There is no reason to think, in other words, that the students in House District 15 should have gotten such profoundly superior results to the “students” in Strategic Vision’s survey. Nor could Strategic Vision’s results have been the result of any sort of mathematical or methodological oddity. Consider their claim that literally none of the 1,000 students they surveyed were able to answer more than 7 of the 10 questions correctly — lower than the average score achieved in Cannaday’s test.
There are, rather, only two possibilities. Either the Strategic Vision survey was entirely fabricated — or Cannaday’s was.
I would put every dollar to my name on Cannaday, who has kept the surveys and is happy to show them to them to anyone who comes asking.

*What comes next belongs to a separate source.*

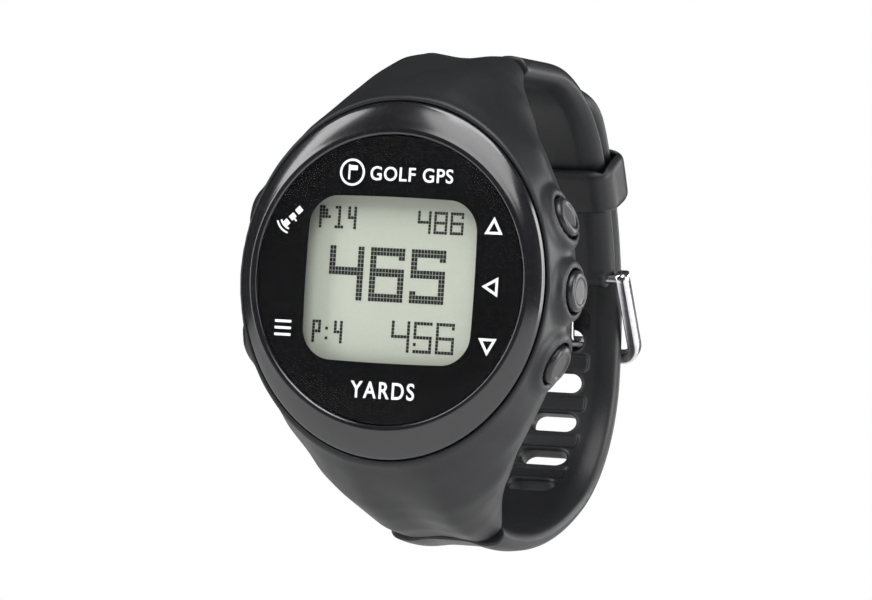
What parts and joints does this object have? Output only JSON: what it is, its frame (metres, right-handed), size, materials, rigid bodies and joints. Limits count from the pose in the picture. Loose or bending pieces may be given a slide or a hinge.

Next week is Celebrate Freedom Week in Oklahoma, with public schools students to be taught from a special curriculum highlighting the Declaration of Independence. “If were going to be pass education reform then we need to be out in the classroom demonstrating it,” Cannaday said of his fellow legislators. “I will be in a classroom Friday,” he told me. “I enjoy it.”
I e-mailed to David E. Johnson, the CEO of Strategic Vision, a draft of this article and asked for any comments. The entirety of his comments were as follows:
“Thank you for the opportunity to respond. Our company did survey the Oklahoma students grades 9-12 for the Oklahoma Council of Public Affairs. Our client has all of the raw data, cross tabs, methodology from the survey.”
Johnson did not reply to a second e-mail asking for his interpretation of the substantial difference between his results and those found by Cannaday.